Obama Admin. Ending Federal Contracts With Private Prisons

"Time has shown that they compare poorly to our own Bureau facilities."

WASHINGTON (AP) — The Obama administration said Thursday it will phase out its contracts with private prisons, affecting thousands of federal inmates.

The decision announced by the Justice Department comes after an audit this month found that private facilities have more safety and security problems than the government-run prisons. The federal prison population has been declining due to changes in sentencing policies over the past three years, reducing the need for private prisons.

The Santa Barbara County Detention and Correctional Facility (David McNew/Getty Images)

"Private prisons served an important role during a difficult period, but time has shown that they compare poorly to our own Bureau facilities," Deputy Attorney General Sally Yates wrote in a memo to the acting director of the Federal Bureau of Prisons. As private prison contracts come to an end, the bureau is not to renew the contract or it should at least "substantially" reduce its scope, Yates wrote.

The federal government started to rely on private prisons in the late 1990s due to overcrowding. As of December 2015, private prisons held more than 22,000 prisoners - or about 12 percent of the total federal prison population, according to an inspector general report released earlier this month. Many of the inmates were being held on immigration offenses, the audit said.
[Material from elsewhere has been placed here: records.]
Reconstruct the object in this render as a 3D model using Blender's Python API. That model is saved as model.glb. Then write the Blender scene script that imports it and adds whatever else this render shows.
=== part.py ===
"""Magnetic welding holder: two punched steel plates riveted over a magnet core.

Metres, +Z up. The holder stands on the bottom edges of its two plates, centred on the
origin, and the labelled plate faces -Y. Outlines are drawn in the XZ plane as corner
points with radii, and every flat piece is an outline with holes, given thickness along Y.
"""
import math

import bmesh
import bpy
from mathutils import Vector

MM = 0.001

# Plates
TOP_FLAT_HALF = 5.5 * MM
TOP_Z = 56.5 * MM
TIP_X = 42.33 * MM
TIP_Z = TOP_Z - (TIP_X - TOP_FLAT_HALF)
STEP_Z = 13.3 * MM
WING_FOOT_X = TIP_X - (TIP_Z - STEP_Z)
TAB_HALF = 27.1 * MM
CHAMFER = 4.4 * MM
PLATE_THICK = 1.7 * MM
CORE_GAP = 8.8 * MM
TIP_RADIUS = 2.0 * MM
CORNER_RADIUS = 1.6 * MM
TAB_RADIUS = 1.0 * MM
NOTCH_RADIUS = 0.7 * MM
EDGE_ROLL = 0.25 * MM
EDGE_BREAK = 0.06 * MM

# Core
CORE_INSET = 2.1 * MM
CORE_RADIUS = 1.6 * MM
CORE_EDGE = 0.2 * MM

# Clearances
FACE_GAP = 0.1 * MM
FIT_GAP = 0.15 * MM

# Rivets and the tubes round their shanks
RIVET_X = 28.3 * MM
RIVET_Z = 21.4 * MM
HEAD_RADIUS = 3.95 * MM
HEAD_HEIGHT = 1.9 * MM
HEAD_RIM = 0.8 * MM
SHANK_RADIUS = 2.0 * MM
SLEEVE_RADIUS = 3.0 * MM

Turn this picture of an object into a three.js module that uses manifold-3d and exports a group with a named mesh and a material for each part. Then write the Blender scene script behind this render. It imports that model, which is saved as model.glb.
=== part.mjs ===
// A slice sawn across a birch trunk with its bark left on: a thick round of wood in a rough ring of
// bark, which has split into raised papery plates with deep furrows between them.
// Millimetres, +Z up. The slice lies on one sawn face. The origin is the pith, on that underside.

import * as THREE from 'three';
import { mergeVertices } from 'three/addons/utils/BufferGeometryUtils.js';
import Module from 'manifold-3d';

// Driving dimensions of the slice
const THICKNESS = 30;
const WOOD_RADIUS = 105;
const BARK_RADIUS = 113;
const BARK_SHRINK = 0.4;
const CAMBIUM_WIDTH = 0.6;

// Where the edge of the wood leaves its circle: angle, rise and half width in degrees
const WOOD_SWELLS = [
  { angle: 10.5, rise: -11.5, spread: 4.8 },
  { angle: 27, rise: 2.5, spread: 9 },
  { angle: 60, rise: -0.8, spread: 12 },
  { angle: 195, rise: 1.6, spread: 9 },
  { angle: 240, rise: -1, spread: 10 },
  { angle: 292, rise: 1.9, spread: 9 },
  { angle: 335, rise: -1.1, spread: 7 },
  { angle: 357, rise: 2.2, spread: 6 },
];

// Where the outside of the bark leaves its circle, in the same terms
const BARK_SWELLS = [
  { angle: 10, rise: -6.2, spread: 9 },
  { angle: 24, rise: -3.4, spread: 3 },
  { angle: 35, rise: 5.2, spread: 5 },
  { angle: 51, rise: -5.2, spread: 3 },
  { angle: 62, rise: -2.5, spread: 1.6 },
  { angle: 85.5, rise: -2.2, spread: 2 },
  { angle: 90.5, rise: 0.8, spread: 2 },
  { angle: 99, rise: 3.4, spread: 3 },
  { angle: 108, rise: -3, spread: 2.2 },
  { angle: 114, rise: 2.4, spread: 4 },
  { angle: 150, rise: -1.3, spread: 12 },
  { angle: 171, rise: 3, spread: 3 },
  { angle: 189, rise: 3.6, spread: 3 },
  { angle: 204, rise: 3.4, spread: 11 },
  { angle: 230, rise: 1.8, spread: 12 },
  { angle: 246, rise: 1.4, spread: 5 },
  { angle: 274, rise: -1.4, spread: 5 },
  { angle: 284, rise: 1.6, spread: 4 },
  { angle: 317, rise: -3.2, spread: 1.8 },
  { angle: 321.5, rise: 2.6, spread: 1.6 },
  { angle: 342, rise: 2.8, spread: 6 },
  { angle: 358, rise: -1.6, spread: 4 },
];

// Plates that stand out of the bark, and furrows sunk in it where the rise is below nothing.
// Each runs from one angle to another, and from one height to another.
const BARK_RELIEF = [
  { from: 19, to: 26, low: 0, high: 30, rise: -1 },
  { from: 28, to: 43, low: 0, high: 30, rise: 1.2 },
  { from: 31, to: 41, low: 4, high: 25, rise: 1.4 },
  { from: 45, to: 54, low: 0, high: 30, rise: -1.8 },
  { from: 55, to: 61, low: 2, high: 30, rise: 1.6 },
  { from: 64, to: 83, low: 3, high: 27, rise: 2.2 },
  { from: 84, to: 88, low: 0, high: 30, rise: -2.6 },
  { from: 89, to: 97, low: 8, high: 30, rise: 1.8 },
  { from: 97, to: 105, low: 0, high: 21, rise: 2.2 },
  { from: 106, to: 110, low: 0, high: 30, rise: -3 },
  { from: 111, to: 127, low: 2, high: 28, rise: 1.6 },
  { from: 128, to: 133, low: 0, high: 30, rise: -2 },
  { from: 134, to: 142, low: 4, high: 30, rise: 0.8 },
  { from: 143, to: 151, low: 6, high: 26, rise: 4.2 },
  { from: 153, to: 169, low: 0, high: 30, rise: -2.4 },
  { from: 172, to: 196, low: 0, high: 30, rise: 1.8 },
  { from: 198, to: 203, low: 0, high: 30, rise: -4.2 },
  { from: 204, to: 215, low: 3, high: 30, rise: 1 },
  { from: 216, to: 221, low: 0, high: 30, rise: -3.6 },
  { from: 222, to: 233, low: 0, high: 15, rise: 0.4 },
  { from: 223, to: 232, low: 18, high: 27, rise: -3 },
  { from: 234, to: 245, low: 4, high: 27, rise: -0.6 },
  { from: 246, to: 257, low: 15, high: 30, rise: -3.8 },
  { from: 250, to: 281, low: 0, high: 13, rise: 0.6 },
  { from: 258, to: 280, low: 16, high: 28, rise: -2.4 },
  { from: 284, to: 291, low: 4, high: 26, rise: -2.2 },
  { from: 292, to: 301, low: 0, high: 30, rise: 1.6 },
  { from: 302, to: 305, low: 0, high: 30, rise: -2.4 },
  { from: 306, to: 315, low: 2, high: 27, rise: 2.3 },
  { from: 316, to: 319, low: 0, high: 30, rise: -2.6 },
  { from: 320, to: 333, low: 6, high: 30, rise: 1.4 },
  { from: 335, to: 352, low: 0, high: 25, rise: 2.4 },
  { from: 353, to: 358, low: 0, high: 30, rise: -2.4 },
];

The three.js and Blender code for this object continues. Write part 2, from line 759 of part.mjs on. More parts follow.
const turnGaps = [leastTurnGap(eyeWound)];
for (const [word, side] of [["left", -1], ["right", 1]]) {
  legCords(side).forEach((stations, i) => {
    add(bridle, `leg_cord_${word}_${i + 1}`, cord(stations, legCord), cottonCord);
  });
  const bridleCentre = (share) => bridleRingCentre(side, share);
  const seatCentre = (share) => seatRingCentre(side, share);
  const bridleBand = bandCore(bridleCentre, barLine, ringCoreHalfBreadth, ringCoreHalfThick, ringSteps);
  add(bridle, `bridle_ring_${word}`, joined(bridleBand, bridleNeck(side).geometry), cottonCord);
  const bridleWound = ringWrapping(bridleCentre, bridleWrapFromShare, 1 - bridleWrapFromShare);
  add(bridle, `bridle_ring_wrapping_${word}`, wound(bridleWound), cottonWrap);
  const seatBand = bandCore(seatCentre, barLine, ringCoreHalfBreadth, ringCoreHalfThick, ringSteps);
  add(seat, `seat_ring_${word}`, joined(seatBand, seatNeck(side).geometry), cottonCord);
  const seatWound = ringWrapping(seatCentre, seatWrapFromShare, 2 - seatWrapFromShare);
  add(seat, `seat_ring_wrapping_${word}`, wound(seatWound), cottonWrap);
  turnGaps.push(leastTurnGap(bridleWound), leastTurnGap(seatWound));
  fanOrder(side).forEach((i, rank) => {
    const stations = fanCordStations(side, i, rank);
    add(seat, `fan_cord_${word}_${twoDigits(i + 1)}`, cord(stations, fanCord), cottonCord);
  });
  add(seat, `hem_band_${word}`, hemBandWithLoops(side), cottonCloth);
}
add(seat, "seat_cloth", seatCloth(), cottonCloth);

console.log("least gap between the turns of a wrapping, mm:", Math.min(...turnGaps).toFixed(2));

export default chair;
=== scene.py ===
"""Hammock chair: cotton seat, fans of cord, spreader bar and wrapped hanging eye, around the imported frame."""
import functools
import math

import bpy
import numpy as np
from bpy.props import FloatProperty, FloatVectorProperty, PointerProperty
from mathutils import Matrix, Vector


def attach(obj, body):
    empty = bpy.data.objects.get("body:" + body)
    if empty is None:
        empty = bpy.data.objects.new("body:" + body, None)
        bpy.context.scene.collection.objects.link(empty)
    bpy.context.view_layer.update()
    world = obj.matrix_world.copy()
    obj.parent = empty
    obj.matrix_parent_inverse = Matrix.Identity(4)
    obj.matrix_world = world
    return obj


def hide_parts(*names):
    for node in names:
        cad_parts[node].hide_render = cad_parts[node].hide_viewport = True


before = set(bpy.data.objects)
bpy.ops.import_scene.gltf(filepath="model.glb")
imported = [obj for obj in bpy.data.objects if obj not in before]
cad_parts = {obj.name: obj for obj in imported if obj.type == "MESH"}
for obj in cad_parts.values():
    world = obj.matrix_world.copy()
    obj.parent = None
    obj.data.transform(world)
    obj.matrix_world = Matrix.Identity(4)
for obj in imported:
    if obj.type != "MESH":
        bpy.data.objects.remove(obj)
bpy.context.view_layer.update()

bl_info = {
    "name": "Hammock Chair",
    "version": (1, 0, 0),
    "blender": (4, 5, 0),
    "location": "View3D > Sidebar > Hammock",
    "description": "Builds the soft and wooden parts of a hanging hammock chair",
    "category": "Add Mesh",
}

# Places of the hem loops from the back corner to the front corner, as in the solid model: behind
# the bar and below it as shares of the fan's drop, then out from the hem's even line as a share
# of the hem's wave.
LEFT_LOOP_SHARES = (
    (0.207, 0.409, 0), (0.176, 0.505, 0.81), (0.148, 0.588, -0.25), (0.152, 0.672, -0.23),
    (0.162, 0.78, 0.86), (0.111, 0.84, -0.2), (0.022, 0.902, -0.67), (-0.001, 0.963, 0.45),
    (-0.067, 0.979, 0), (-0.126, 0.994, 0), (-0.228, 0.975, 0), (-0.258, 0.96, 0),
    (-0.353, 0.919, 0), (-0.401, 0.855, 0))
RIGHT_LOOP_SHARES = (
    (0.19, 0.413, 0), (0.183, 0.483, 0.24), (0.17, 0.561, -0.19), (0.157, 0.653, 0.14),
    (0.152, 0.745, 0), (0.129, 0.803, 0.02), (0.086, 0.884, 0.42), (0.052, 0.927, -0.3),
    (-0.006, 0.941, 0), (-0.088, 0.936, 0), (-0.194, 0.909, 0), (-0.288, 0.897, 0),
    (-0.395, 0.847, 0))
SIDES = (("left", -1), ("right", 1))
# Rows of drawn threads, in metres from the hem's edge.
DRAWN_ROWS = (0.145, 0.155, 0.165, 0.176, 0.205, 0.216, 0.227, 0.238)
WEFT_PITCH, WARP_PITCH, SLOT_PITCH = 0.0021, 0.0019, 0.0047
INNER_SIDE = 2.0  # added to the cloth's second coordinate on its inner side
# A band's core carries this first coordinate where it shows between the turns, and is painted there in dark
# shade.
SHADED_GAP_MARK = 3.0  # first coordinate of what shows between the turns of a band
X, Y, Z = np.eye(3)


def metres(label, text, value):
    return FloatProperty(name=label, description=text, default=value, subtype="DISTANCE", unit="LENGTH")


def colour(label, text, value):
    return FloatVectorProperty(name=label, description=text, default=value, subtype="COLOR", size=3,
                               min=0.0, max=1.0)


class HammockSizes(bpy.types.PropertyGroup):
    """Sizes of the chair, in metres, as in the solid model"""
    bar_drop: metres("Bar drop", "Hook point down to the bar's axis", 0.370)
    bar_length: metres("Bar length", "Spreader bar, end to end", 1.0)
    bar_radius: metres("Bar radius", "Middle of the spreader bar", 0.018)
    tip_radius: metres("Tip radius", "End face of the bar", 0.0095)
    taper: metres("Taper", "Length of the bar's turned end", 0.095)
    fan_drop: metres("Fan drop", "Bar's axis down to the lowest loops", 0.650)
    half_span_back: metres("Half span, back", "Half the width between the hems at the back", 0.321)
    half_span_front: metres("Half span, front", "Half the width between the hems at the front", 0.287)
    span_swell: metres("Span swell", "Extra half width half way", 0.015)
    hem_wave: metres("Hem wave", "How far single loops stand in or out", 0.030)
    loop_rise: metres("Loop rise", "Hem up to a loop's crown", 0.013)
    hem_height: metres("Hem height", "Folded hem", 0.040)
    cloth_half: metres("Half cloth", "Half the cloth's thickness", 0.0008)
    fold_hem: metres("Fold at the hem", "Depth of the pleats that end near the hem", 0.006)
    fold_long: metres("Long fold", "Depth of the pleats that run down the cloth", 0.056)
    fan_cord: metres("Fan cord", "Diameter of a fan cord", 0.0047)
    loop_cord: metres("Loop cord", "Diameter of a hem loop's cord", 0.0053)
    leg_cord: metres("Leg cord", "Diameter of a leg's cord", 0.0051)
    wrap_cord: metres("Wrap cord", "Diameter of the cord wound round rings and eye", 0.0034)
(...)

The private prisons are operated by three private companies - Corrections Corporation of America, GEO Group Inc., and Management and Training Corp. Shares of the two publicly-traded prison operators plunged in midday trading. Corrections Corp. stock dropped $13.22, or 48.6 percent, to $14 and Geo Group tumbled $13.80, or 42.7 percent, to $18.49. Both companies get about half their revenue from the federal government.